In this hack, we make a couple of (bold) assumptions
--------------------------------------------------------------------
1 - that the market has already reached bottom and (just) started moving back up

2 - that this expected move up (for recovery) may take as long as (if not more than) the time it took the market to drop

3 - that - from a zoomed-out view - the drop and the recovery will roughly make up a wide V shape

goes without saying, these are big assumptions, and also there are many unknowns that can happen anytime to change or affect these assumptions - in both good or negative ways. that's why i'm referring to this as a "very rough hack" :) -- still thought it was useful to share..

So with these assumptions, we can then use a simple Moving Average (I use the 20SMA here on a weekly chart) and couple of TV drawing tools; 2 rectangles and a diagonal line (or a triangle), to plot a very rough "path to recovery" - as explained in the above chart

- the right arm of that inverted symmetrical triangle is the important element we need here - it will represent the "projected recovery path" - of the moving average we selected. for chartists, this is a "golden nugget" ...
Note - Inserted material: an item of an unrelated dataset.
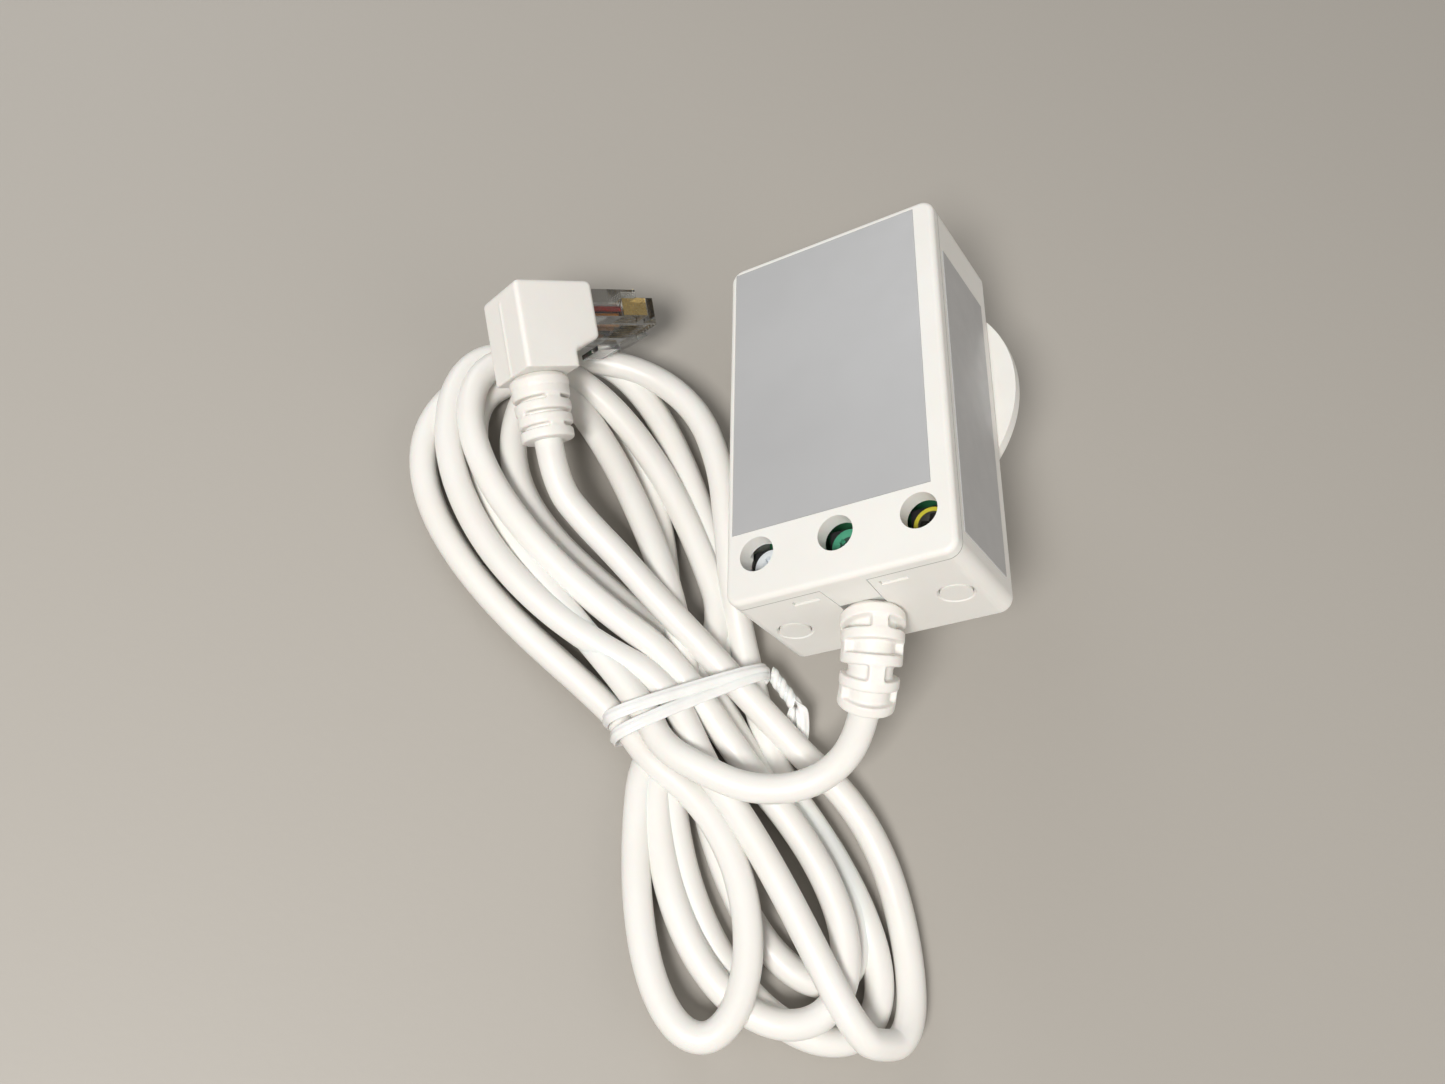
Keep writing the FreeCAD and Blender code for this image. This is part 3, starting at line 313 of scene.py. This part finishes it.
def add_lens():
    """The lens as flat facets with a shallow groove round each. Built along +Z, then turned outwards."""
    points = []
    faces = []

    def quad(corners):
        base = len(points)
        points.extend(corners)
        faces.append(tuple(range(base, base + len(corners))))

    for band in range(LENS_BANDS):
        step = 2 if band >= LENS_PAIRED_FROM else 1
        for sector in range(0, LENS_SECTORS, step):
            outline = [dome_point(LENS_R, LENS_DOME, band, sector),
                       dome_point(LENS_R, LENS_DOME, band, sector + step),
                       dome_point(LENS_R, LENS_DOME, band + 1, sector + step)]
            if band < LENS_BANDS - 1:
                outline.append(dome_point(LENS_R, LENS_DOME, band + 1, sector))
            middle = sum(outline, Vector()) / len(outline)
            out = (outline[1] - outline[0]).cross(outline[2] - outline[0]).normalized()
            face = [middle + (corner - middle) * LENS_INSET for corner in outline]
            edge = [corner - out * LENS_GROOVE for corner in outline]
            quad(face)
            for index in range(len(outline)):
                turn = (index + 1) % len(outline)
                quad([edge[index], edge[turn], face[turn], face[index]])
    tips = [math.pi / 2 * band / LENS_BANDS for band in range(LENS_BANDS + 1)]
    inner = [(LENS_R - LENS_WALL) * math.cos(tip) for tip in tips]
    depths = [LENS_COLLAR + (LENS_DOME - LENS_WALL) * math.sin(tip) for tip in tips]
    rim = [(LENS_R, LENS_COLLAR), (LENS_R, LENS_BRIM_LOW), (LENS_BRIM_R, LENS_BRIM_LOW),
           (LENS_BRIM_R, LENS_BRIM_TOP), (LENS_R - LENS_WALL, LENS_BRIM_TOP)]
    profile = rim + list(zip(inner, depths))[:-1] + [(LENS_POLE_R, depths[-1])]
    around = 4 * LENS_SECTORS
    for (r0, z0), (r1, z1) in zip(profile, profile[1:]):
        for step in range(around):
            a0 = 2 * math.pi * step / around
            a1 = 2 * math.pi * (step + 1) / around
            ring = ((r0, a1, z0), (r0, a0, z0), (r1, a0, z1), (r1, a1, z1))
            quad([Vector((r * math.cos(a), r * math.sin(a), z)) for r, a, z in ring])
    place, axis = mount("lens_ring_rim")
    turn = Vector((0, 0, 1)).rotation_difference(axis)
    origin = place - axis * RIM_DEPTH * MM
    placed = [origin + turn @ metres(p) for p in points]
    lens = add_mesh("lens_facets", placed, faces)
    weld = lens.modifiers.new("weld", "WELD")
    weld.merge_threshold = WELD_GAP * MM
    for face in lens.data.polygons:
        face.use_smooth = False
    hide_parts("fresnel_lens")
    return lens


# ---------------------------------------------------------------- materials


class Look:
    """A node material with a Principled shader and a few ways to give it detail."""

    def __init__(self, name, colour, roughness):
        self.material = bpy.data.materials.new(name)
        self.material.use_nodes = True
        self.nodes = self.material.node_tree.nodes
        self.links = self.material.node_tree.links
        self.shader = self.nodes["Principled BSDF"]
        self.colour = colour
        self.roughness = roughness
        self.set("Base Color", (*colour, 1.0))
        self.set("Roughness", roughness)
        self.places = self.nodes.new("ShaderNodeTexCoord").outputs["Object"]

    def set(self, socket, value):
        self.shader.inputs[socket].default_value = value
        return self

    def vector(self, operation, source, other=None):
        """A vector operation on source and, where there is one, a fixed vector."""
        node = self.nodes.new("ShaderNodeVectorMath")
        node.operation = operation
        self.links.new(source, node.inputs[0])
        if other is not None:
            node.inputs[1].default_value = other
        return node.outputs

    def ramp(self, source, low_mm, high_mm):
        """0 where source is at low_mm or less, and 1 at high_mm or more."""
        node = self.nodes.new("ShaderNodeMapRange")
        node.inputs["From Min"].default_value = low_mm * MM
        node.inputs["From Max"].default_value = high_mm * MM
        self.links.new(source, node.inputs["Value"])
        return node.outputs["Result"]

    def blend(self, share, second, first=None):
        """The base colour goes from first, or the colour so far, to second as share goes up to 1."""
        mix = self.nodes.new("ShaderNodeMix")
        mix.data_type = "RGBA"
        if first is None:
            self.links.new(self.shader.inputs["Base Color"].links[0].from_socket, mix.inputs["A"])
        else:
            mix.inputs["A"].default_value = (*first, 1.0)
        mix.inputs["B"].default_value = (*second, 1.0)
        self.links.new(share, mix.inputs["Factor"])
        self.links.new(mix.outputs["Result"], self.shader.inputs["Base Color"])
        return self

    def noise(self, per_mm, detail=3.0):
        node = self.nodes.new("ShaderNodeTexNoise")
        node.inputs["Scale"].default_value = per_mm / MM
        node.inputs["Detail"].default_value = detail
        self.links.new(self.places, node.inputs["Vector"])
        return node.outputs["Fac"]

    def spread(self, source, low, high):
        """source's middle stretch made into values from low to high."""
        node = self.nodes.new("ShaderNodeMapRange")
        node.inputs["From Min"].default_value = 0.3
        node.inputs["From Max"].default_value = 0.7
        node.inputs["To Min"].default_value = low
        node.inputs["To Max"].default_value = high
        self.links.new(source, node.inputs["Value"])
        return node.outputs["Result"]

    def mottle(self, per_mm, other):
        """Colour drifts between the look's own colour and another."""
        return self.blend(self.spread(self.noise(per_mm), 0.0, 1.0), other, self.colour)

    def rub(self, per_mm, amount):
        """Roughness varies by that amount either way."""
        source = self.spread(self.noise(per_mm), self.roughness - amount, self.roughness + amount)
        self.links.new(source, self.shader.inputs["Roughness"])
        return self

    def grain(self, per_mm, depth_mm, detail=3.0):
        """Fine relief of that depth."""
        node = self.nodes.new("ShaderNodeBump")
        node.inputs["Distance"].default_value = depth_mm * MM
        self.links.new(self.noise(per_mm, detail), node.inputs["Height"])
        self.links.new(node.outputs["Normal"], self.shader.inputs["Normal"])
        return self


def moulded(name, colour, roughness, other, per_mm=2.5, depth_mm=0.012):
    return Look(name, colour, roughness).mottle(0.06, other).rub(0.4, 0.05).grain(per_mm, depth_mm)


def case_look(name="case_plastic"):
    look = moulded(name, (0.80, 0.785, 0.75), 0.42, (0.77, 0.75, 0.71), 3.0, 0.010)
    look.set("Subsurface Weight", 0.08).set("Subsurface Scale", 0.0015)
    return look.set("Specular IOR Level", 0.45)


LID_T = 2.2
SEAM_W = 0.2
# The colour of the painted shadow along the seam just under the lid
PAINTED_SEAM_SHADOW = (0.30, 0.28, 0.25)
SHADE_EDGE = 0.16           # how wide the edge of a rotor's painted shade disc is


def housing_look():
    """The case's look, with a painted shadow just under the lid: a dark line that stands for the shade in
    the seam there.
    """
    look = case_look("case_housing")
    place, axis = mount("rear_face")
    arm = look.vector("SUBTRACT", look.places, place)["Vector"]
    height = look.vector("DOT_PRODUCT", arm, axis)["Value"]
    # painted shadow: a thin dark band just under the lid
    return look.blend(look.ramp(height, -LID_T - SEAM_W, -LID_T - SEAM_W / 2), PAINTED_SEAM_SHADOW)


def cord_look():
    look = moulded("cord_jacket", (0.80, 0.785, 0.755), 0.36, (0.775, 0.755, 0.715), 0.9, 0.02)
    look.set("Subsurface Weight", 0.12).set("Subsurface Scale", 0.0012)
    return look.set("Specular IOR Level", 0.5)


def boot_look():
    look = moulded("boot_vinyl", (0.81, 0.79, 0.755), 0.44, (0.78, 0.755, 0.715), 1.6, 0.02)
    return look.set("Subsurface Weight", 0.14).set("Subsurface Scale", 0.0014)


def label_look():
    look = Look("label_film", (0.42, 0.42, 0.425), 0.36)
    look.mottle(0.04, (0.39, 0.39, 0.395)).rub(0.25, 0.06).grain(7.0, 0.004)
    return look.set("Coat Weight", 0.25).set("Coat Roughness", 0.2)


def lens_look():
    look = moulded("lens_plastic", (0.80, 0.82, 0.84), 0.38, (0.77, 0.79, 0.82), 2.0, 0.01)
    look.set("Subsurface Weight", 0.45).set("Subsurface Scale", 0.003)
    return look.set("Subsurface Radius", (1.0, 1.0, 1.0))


def metal(name, colour, roughness, per_mm):
    look = Look(name, colour, roughness).mottle(per_mm, tuple(0.85 * c for c in colour))
    return look.rub(per_mm, 0.08).grain(per_mm * 4, 0.004).set("Metallic", 1.0)


def clear_look():
    look = Look("clear_plug", (0.93, 0.94, 0.93), 0.09).rub(0.3, 0.05).grain(0.5, 0.01)
    return look.set("Transmission Weight", 1.0).set("IOR", 1.49)


def board_look():
    return moulded("board_laminate", (0.03, 0.16, 0.07), 0.35, (0.04, 0.22, 0.10), 1.0, 0.02)


def tie_look():
    look = Look("tie_film", (0.83, 0.83, 0.82), 0.22).mottle(0.3, (0.78, 0.78, 0.76)).grain(0.8, 0.03)
    return look.set("Subsurface Weight", 0.1).set("Subsurface Scale", 0.0006)


def wire_look():
    """Each wire takes a colour of its own."""
    look = Look("wire_insulation", (0.3, 0.3, 0.3), 0.4).rub(0.5, 0.05).grain(1.5, 0.01)
    island = look.nodes.new("ShaderNodeNewGeometry").outputs["Random Per Island"]
    ramp = look.nodes.new("ShaderNodeValToRGB")
    ramp.color_ramp.interpolation = "CONSTANT"
    shades = [(0.02, 0.02, 0.02), (0.30, 0.02, 0.01), (0.55, 0.20, 0.02), (0.02, 0.06, 0.30),
              (0.10, 0.30, 0.06), (0.45, 0.42, 0.38), (0.12, 0.05, 0.02)]
    ramp.color_ramp.elements.remove(ramp.color_ramp.elements[1])
    ramp.color_ramp.elements[0].color = (*shades[0], 1.0)
    for index, shade in enumerate(shades[1:], 1):
        ramp.color_ramp.elements.new(index / len(shades)).color = (*shade, 1.0)
    look.links.new(island, ramp.inputs["Fac"])
    look.links.new(ramp.outputs["Color"], look.shader.inputs["Base Color"])
    return look


def rotor_look(name, hole, painted_shade_colour, shade_r, rim_colour):
    """A rotor's colour with painted shade: a darker disc about the axis of the hole over it stands for
    the shade inside that hole.
    """
    look = Look(name, rim_colour, 0.4).rub(0.4, 0.05).grain(2.5, 0.012)
    place, axis = mount("adjuster_access_" + hole)
    arm = look.vector("SUBTRACT", look.places, place)["Vector"]
    across = look.vector("CROSS_PRODUCT", arm, axis)["Vector"]
    away = look.vector("LENGTH", across)["Value"]
    share = look.ramp(away, shade_r - SHADE_EDGE / 2, shade_r + SHADE_EDGE / 2)
    return look.blend(share, rim_colour, painted_shade_colour)


def make_looks():
    """The material of each slot of the record."""
    glass = Look("filter_glass", (0.05, 0.05, 0.07), 0.08).rub(0.4, 0.04)
    led = Look("led_clear", (0.75, 0.12, 0.08), 0.12).mottle(0.5, (0.6, 0.08, 0.05))
    led.set("Transmission Weight", 0.6)
    return {
        "case_plastic": case_look(),
        "label_film": label_look(),
        "lens_plastic": lens_look(),
        "board_laminate": board_look(),
        "screw_steel": metal("screw_steel", (0.55, 0.55, 0.54), 0.32, 1.0),
        "chip_black": moulded("chip_black", (0.02, 0.02, 0.022), 0.5, (0.03, 0.03, 0.03)),
        "sensor_can": metal("sensor_can", (0.66, 0.62, 0.52), 0.28, 0.8),
        "filter_glass": glass.grain(1.0, 0.002),
        "lead_metal": metal("lead_metal", (0.70, 0.70, 0.68), 0.3, 2.0),
        "led_clear": led.grain(1.0, 0.002),
        # Each rotor's second, darker colour is painted shade in the middle of its access hole
        "rotor_white": rotor_look("rotor_white", "left", (0.66, 0.71, 0.76), 1.5, (0.74, 0.78, 0.81)),
        "rotor_green": rotor_look("rotor_green", "middle", (0.02, 0.06, 0.045), 1.5, (0.08, 0.36, 0.22)),
        "rotor_yellow": rotor_look("rotor_yellow", "right", (0.03, 0.03, 0.025), 2.2, (0.60, 0.54, 0.05)),
        "cord_jacket": cord_look(),
        "wire_insulation": wire_look(),
        "tie_film": tie_look(),
        "clear_plug": clear_look(),
        "contact_gold": metal("contact_gold", (0.80, 0.56, 0.20), 0.25, 1.5),
        "spacer_white": moulded("spacer_white", (0.75, 0.75, 0.73), 0.45, (0.70, 0.70, 0.68)),
    }


def dress(thing, look):
    thing.data.materials.clear()
    thing.data.materials.append(look.material)


SOFT_MOULDINGS = ("sensor_strain_relief", "plug_boot", "plug_overmould")
SOFT_VOXEL = 0.2
SOFT_FACTOR = 0.5
SOFT_ROUNDS = 7


def soften(thing):
    """Rounds every edge of a soft moulding."""
    remesh = thing.modifiers.new("even_mesh", "REMESH")
    remesh.mode = "VOXEL"
    remesh.voxel_size = SOFT_VOXEL * MM
    remesh.use_smooth_shade = True
    smooth = thing.modifiers.new("soft_edges", "SMOOTH")
    smooth.factor = SOFT_FACTOR
    smooth.iterations = SOFT_ROUNDS


def dress_cad_nodes(looks):
    """Each node takes its slot's look, but the soft mouldings and the housing have looks of their own."""
    own = dict.fromkeys(SOFT_MOULDINGS, boot_look())
    own["front_housing"] = housing_look()
    for part in frame["record"]["subparts"]:
        node = part["node"]
        if node in SOFT_MOULDINGS:
            soften(frame["nodes"][node])
        dress(frame["nodes"][node], own.get(node, looks[part["material_slot"]]))


# ---------------------------------------------------------------- floor and light


def add_floor():
    bpy.ops.mesh.primitive_plane_add(size=6.0)
    floor = bpy.context.object
    floor.name = "floor"
    look = Look("floor_pale", (0.40, 0.375, 0.34), 0.55)
    dress(floor, look.mottle(0.002, (0.39, 0.365, 0.33)).grain(0.6, 0.02))


def add_area(name, place, size, watts, colour):
    """A square light, sizes in metres, that faces the origin."""
    data = bpy.data.lights.new(name, "AREA")
    data.size = size
    data.energy = watts
    data.color = colour
    light = bpy.data.objects.new(name, data)
    bpy.context.scene.collection.objects.link(light)
    light.location = place
    light.rotation_euler = (-Vector(place)).to_track_quat("-Z", "Y").to_euler()


def add_lights():
    add_area("key", (-0.30, -0.40, 0.70), 0.22, 6.2, (1.0, 0.985, 0.96))
    add_area("fill", (0.7, -0.3, 0.45), 0.7, 1.6, (1.0, 0.95, 0.88))
    add_area("back", (-0.5, 0.7, 0.45), 0.5, 1.8, (0.92, 0.96, 1.0))
    world = bpy.data.worlds.new("studio")
    world.use_nodes = True
    sky = world.node_tree.nodes["Background"].inputs
    sky["Color"].default_value = (1.0, 0.985, 0.96, 1.0)
    sky["Strength"].default_value = 0.31
    bpy.context.scene.world = world
    bpy.context.scene.view_settings.view_transform = "Standard"


# ---------------------------------------------------------------- the scene

add_camera()
looks = make_looks()
dress_cad_nodes(looks)
cord = add_cord()
dress(cord, looks["cord_jacket"])
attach(cord, "root")
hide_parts("cable_sensor_lead", "cable_hank", "cable_plug_lead")
tie = add_tie()
dress(tie, looks["tie_film"])
lens = add_lens()
dress(lens, looks["lens_plastic"])
add_floor()
add_lights()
How is this "hack" useful ?
---------------------------------------

- we now have a starting point when designing trades - entries and targets - knowing (at least with some little confidence) that the price will mostly remain above the "projected path" between now and the end of recovery - "mostly" here is a key word :) -- because for the SMA to take that path, the price should print these values (more than values below the SMA)

- having that insights can provide a useful edge for technical traders to exploit - beside all the usual analysis, indicators, tools....etc that they use ..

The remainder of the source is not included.